start RECORD LIST

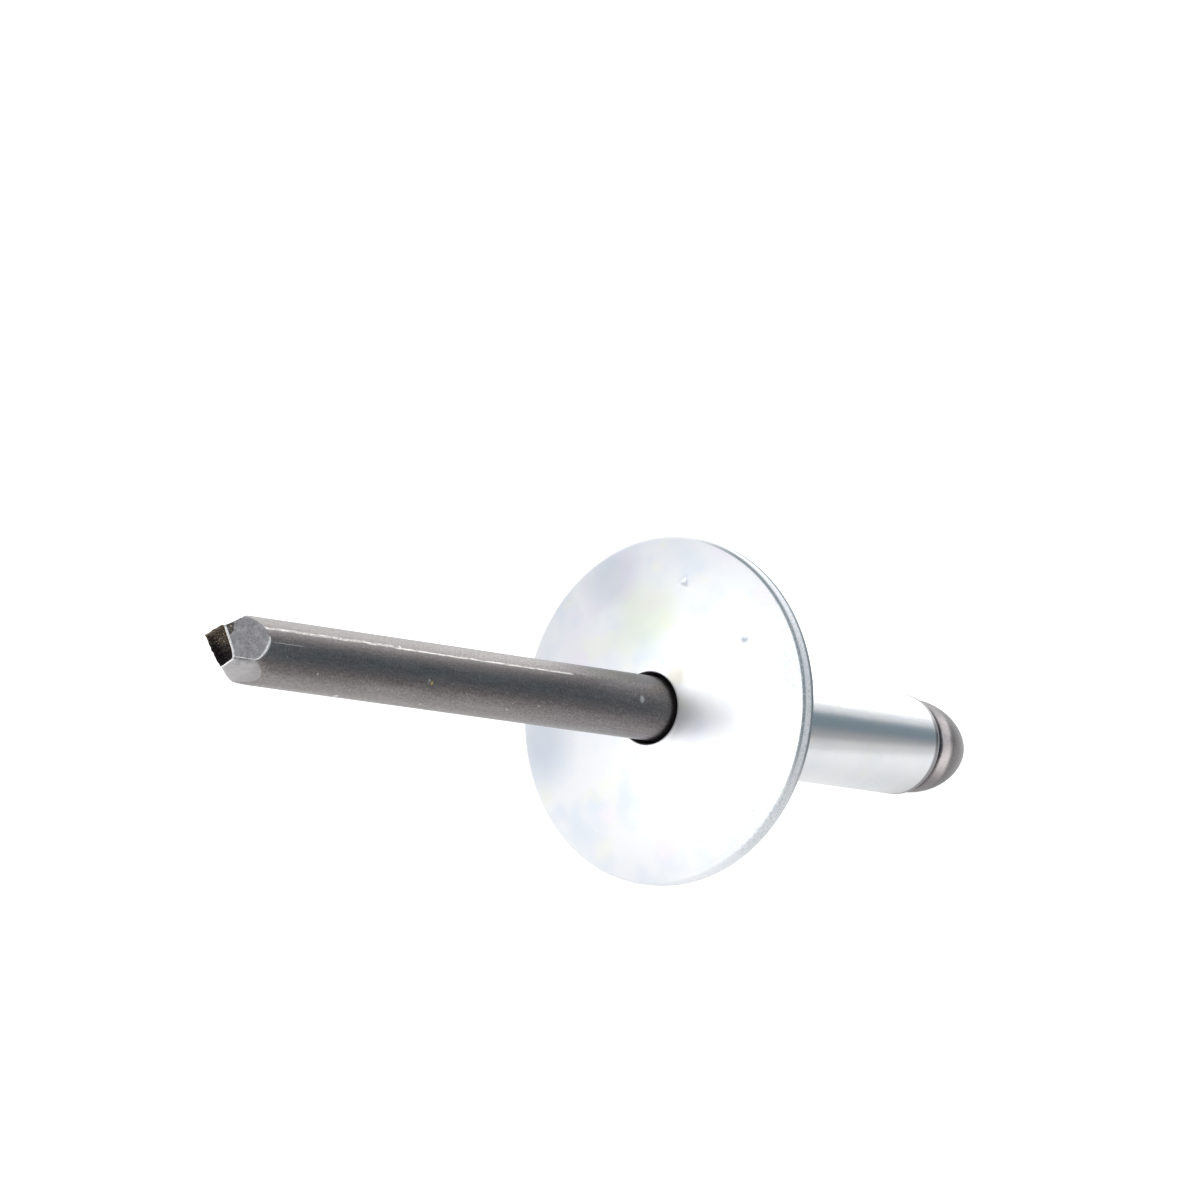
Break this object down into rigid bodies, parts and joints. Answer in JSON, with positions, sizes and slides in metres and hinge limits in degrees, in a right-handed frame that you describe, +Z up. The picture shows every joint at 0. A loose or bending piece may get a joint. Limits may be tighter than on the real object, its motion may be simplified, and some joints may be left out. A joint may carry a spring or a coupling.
{
  "type": "pop rivet",
  "caption": "Open-end blind rivet, not yet set: tubular steel sleeve with a wide flange on a headed mandrel with a pinched tip, lying on its side.",
  "frame": {"origin": "on the floor under the middle of the part's length, as it lies at rest", "axes": "+Z up, +X along the length towards the mandrel's head; the rivet's own axis lies in the XZ plane and leans down towards +X by 16.28 degrees"},
  "size_m": [0.053, 0.016, 0.0178],
  "materials": {
    "zinc_plate": "bright zinc plate with a clear passivation, a faint blue and yellow cast, satin to glossy",
    "drawn_steel": "bare drawn steel wire, dark grey, satin, with fine lines along its length"
  },
  "bodies": {
    "root": {"rivet_sleeve": "zinc_plate", "mandrel": "drawn_steel"}
  },
  "joints": []
}
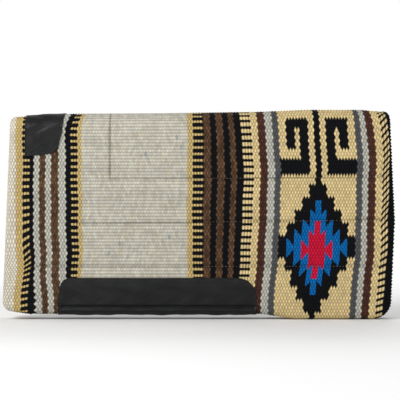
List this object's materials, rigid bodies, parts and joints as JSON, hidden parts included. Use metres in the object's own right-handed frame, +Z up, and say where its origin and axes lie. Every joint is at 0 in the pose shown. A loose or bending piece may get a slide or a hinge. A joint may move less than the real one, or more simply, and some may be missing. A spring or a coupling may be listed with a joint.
{
  "type": "saddle pad",
  "caption": "Folded western saddle pad: striped wool blanket over a felt core and fleece liner, with wear leathers at the withers and along the bottom edges; opens flat along its spine.",
  "frame": {"origin": "under the middle of the spine, on the inside of the fold, where the pad rests on a back or a rail", "axes": "+X to the rear of the pad, +Y from the near side to the far side, +Z up"},
  "size_m": [0.8787, 0.0696, 0.4648],
  "materials": {
    "wool_weave": "matte",
    "felt": "matte",
    "fleece": "matte",
    "leather": "satin",
    "black_thread": "satin",
    "cream_thread": "satin",
    "quilting_thread": "satin"
  },
  "bodies": {
    "ridge": {"ridge_blanket": "wool_weave", "ridge_core": "felt", "ridge_liner": "fleece", "ridge_wither_leather": "leather", "ridge_wither_stitching": "black_thread", "ridge_cross_seam": "quilting_thread"},
    "near_side": {"near_blanket": "wool_weave", "near_core": "felt", "near_liner": "fleece", "near_wither_leather": "leather", "near_wear_leather": "leather", "near_wither_stitching": "black_thread", "near_wear_stitching": "black_thread", "near_hem_stitching": "cream_thread", "near_cross_seam": "quilting_thread", "near_upper_quilting": "quilting_thread", "near_middle_quilting": "quilting_thread", "near_lower_quilting": "quilting_thread"},
    "far_side": {"far_blanket": "wool_weave", "far_core": "felt", "far_liner": "fleece", "far_wither_leather": "leather", "far_wear_leather": "leather", "far_wither_stitching": "black_thread", "far_wear_stitching": "black_thread", "far_hem_stitching": "cream_thread", "far_cross_seam": "quilting_thread", "far_upper_quilting": "quilting_thread", "far_middle_quilting": "quilting_thread", "far_lower_quilting": "quilting_thread"}
  },
  "joints": [
    {"name": "near_fold", "type": "hinge", "parent": "ridge", "child": "near_side", "pos_m": [0, -0.02513, 0.01713], "axis": [-1, 0, 0], "range_deg": [0, 90]},
    {"name": "far_fold", "type": "hinge", "parent": "ridge", "child": "far_side", "pos_m": [0, 0.02513, 0.01713], "axis": [1, 0, 0], "range_deg": [0, 90]}
  ]
}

end RECORD LIST

GIVEN INSTRUCTION
Please set down the whole listing above without altering a single line.

ANSWER
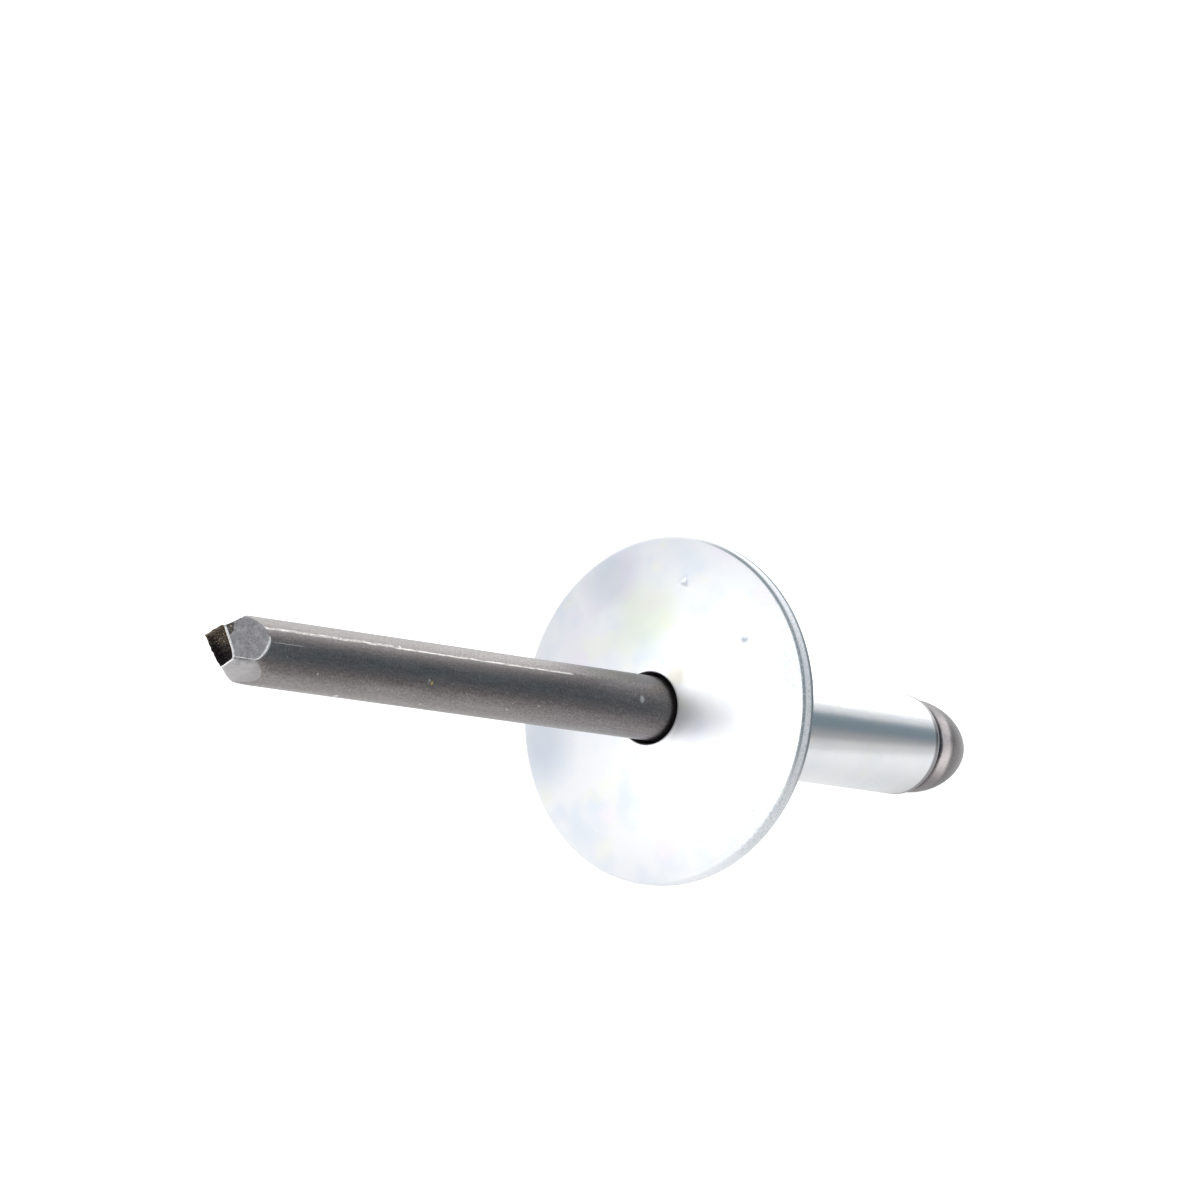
Break this object down into rigid bodies, parts and joints. Answer in JSON, with positions, sizes and slides in metres and hinge limits in degrees, in a right-handed frame that you describe, +Z up. The picture shows every joint at 0. A loose or bending piece may get a joint. Limits may be tighter than on the real object, its motion may be simplified, and some joints may be left out. A joint may carry a spring or a coupling.
{
  "type": "pop rivet",
  "caption": "Open-end blind rivet, not yet set: tubular steel sleeve with a wide flange on a headed mandrel with a pinched tip, lying on its side.",
  "frame": {"origin": "on the floor under the middle of the part's length, as it lies at rest", "axes": "+Z up, +X along the length towards the mandrel's head; the rivet's own axis lies in the XZ plane and leans down towards +X by 16.28 degrees"},
  "size_m": [0.053, 0.016, 0.0178],
  "materials": {
    "zinc_plate": "bright zinc plate with a clear passivation, a faint blue and yellow cast, satin to glossy",
    "drawn_steel": "bare drawn steel wire, dark grey, satin, with fine lines along its length"
  },
  "bodies": {
    "root": {"rivet_sleeve": "zinc_plate", "mandrel": "drawn_steel"}
  },
  "joints": []
}
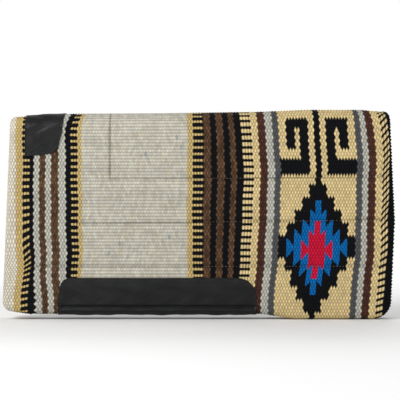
List this object's materials, rigid bodies, parts and joints as JSON, hidden parts included. Use metres in the object's own right-handed frame, +Z up, and say where its origin and axes lie. Every joint is at 0 in the pose shown. A loose or bending piece may get a slide or a hinge. A joint may move less than the real one, or more simply, and some may be missing. A spring or a coupling may be listed with a joint.
{
  "type": "saddle pad",
  "caption": "Folded western saddle pad: striped wool blanket over a felt core and fleece liner, with wear leathers at the withers and along the bottom edges; opens flat along its spine.",
  "frame": {"origin": "under the middle of the spine, on the inside of the fold, where the pad rests on a back or a rail", "axes": "+X to the rear of the pad, +Y from the near side to the far side, +Z up"},
  "size_m": [0.8787, 0.0696, 0.4648],
  "materials": {
    "wool_weave": "matte",
    "felt": "matte",
    "fleece": "matte",
    "leather": "satin",
    "black_thread": "satin",
    "cream_thread": "satin",
    "quilting_thread": "satin"
  },
  "bodies": {
    "ridge": {"ridge_blanket": "wool_weave", "ridge_core": "felt", "ridge_liner": "fleece", "ridge_wither_leather": "leather", "ridge_wither_stitching": "black_thread", "ridge_cross_seam": "quilting_thread"},
    "near_side": {"near_blanket": "wool_weave", "near_core": "felt", "near_liner": "fleece", "near_wither_leather": "leather", "near_wear_leather": "leather", "near_wither_stitching": "black_thread", "near_wear_stitching": "black_thread", "near_hem_stitching": "cream_thread", "near_cross_seam": "quilting_thread", "near_upper_quilting": "quilting_thread", "near_middle_quilting": "quilting_thread", "near_lower_quilting": "quilting_thread"},
    "far_side": {"far_blanket": "wool_weave", "far_core": "felt", "far_liner": "fleece", "far_wither_leather": "leather", "far_wear_leather": "leather", "far_wither_stitching": "black_thread", "far_wear_stitching": "black_thread", "far_hem_stitching": "cream_thread", "far_cross_seam": "quilting_thread", "far_upper_quilting": "quilting_thread", "far_middle_quilting": "quilting_thread", "far_lower_quilting": "quilting_thread"}
  },
  "joints": [
    {"name": "near_fold", "type": "hinge", "parent": "ridge", "child": "near_side", "pos_m": [0, -0.02513, 0.01713], "axis": [-1, 0, 0], "range_deg": [0, 90]},
    {"name": "far_fold", "type": "hinge", "parent": "ridge", "child": "far_side", "pos_m": [0, 0.02513, 0.01713], "axis": [1, 0, 0], "range_deg": [0, 90]}
  ]
}